The new approach uses the nation’s growing network of “smart meters,” which are a new generation of household electric meters that communicate back-and-forth between a house and the utility. The UVM plan would allow a car to charge for, perhaps, five or ten minutes at a time. The car would then “get back into the line,” Frolik says, to make another request for power. During times of low demand, the car would continue to charge, but during high demand times it would have to wait.

“The vehicle doesn’t care.
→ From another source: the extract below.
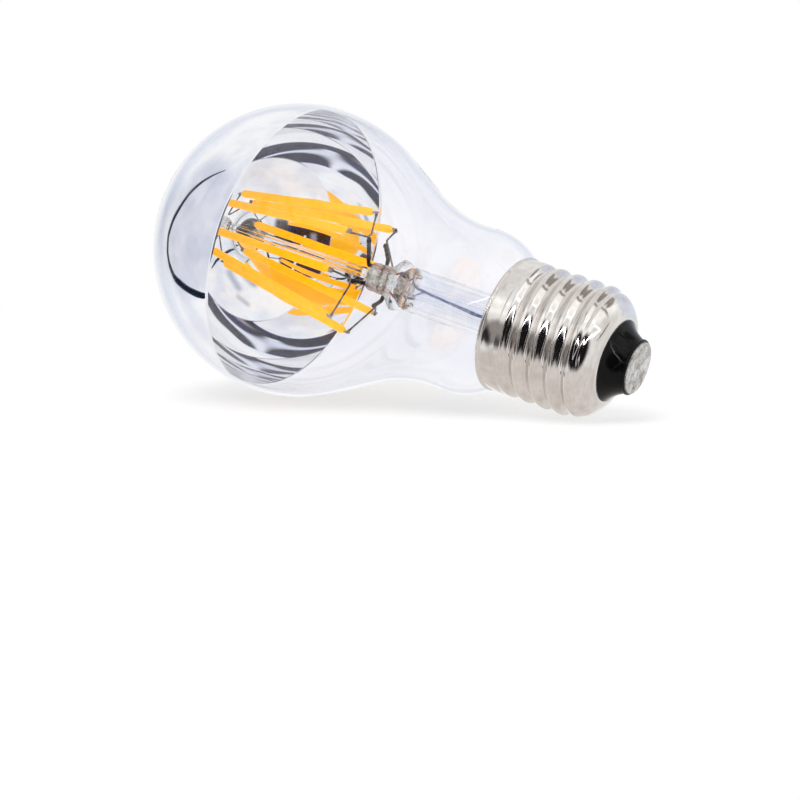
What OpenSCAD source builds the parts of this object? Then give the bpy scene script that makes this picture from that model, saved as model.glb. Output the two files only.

And, most of the time, as long as people get charged by morning, they won’t care either,” says UVM’s Paul Hines, an expert on power systems. “By charging cars in this way, it’s really easy to let everybody share the capacity that is available on the grid.”

The new strategy takes a page from radio and internet communication distributions to allow electric utilities to spread out the demand from plug-in cars over the whole day and night. The data submitted from the smart meter prevents the grid from being overloaded. “And the problem of peaks and valleys is becoming more pronounced as we get more intermittent power — wind and solar — in the system,” says Hines. “There is a growing need to smooth out supply and demand.”

The research team has a patent pending on their new invention, which would work simultaneously with the smart meters to protect the car owner’s privacy. The invention, a charge management device, could be located at the level of a neighborhood substation, for example, to assess local strain on the grid. It would randomly distribute “charge packets” of power when the demand wasn’t too high to those households putting in requests.

“Our solution is decentralized,” says Pooya Rezaei, a doctoral student working with Hines. “The utility doesn’t know who is charging.”

The power would be distributed by a computer algorithm called an “automaton.” This automaton is the technical heart of the new approach. It is driven by rising and falling probabilities, which means every car requesting a charge would eventually get a turn. The utility company, however, wouldn’t know, or need to know, a person’s driving patterns or what house was receiving power when.

Sometimes, though, the need to charge a car immediately arises. “We assumed that drivers can decide to choose between urgent and non-urgent charging modes,” the scientists wrote. If urgent mode is selected, the car would charge regardless of the price of electricity. The car would have the best odds of moving to the front of the waiting line, almost certainly guaranteeing a full charge as soon as possible. Unfortunately, this would be accomplished at full market rates rather than the discount rate that would be used as an incentive for those opting-in to the new approach.

Why is there a need to put plug-in cars on “packetized demand” rather than the other electrical demands in a house? The new generation of plug-in cars, those with Level 2 PEV chargers, are likely to have the biggest power load of any item in a home. “The load provided by an electric vehicle and the load provided by a house are basically equivalent,” says Frolik. “If someone gets an electric vehicle it’s like adding another house to that neighborhood.”

In a neighborhood, for example, where every household bought at least one plug-in vehicle the demand would double. The infrastructure—the wires and transformers, however, would remain the same. Some researchers and utilities, concerned about this potential for overload, are exploring systems where the company has centralized control over who can charge when. This scenario, called “omniscient centralized optimization,” could create a perfectly efficient use of the available power—in theory.

Such an approach would also mean that drivers would either have to be willing to provide information about their driving habits, or set schedules for when they will charge their cars. In a nation with a century’s worth of idolizing the car as a tool of autonomy, this rubs against the grain.

Other researchers have proposed elaborate online auctions to manage demand. “Some of the other systems are way too complicated,” says Hines, who has extensive experience working with actual power companies. “In a big city, a utility doesn’t want to be managing millions of tiny auctions. Ours is a much simpler system that gets the job done without overloading the grid and gets people what they want the vast majority of the time.”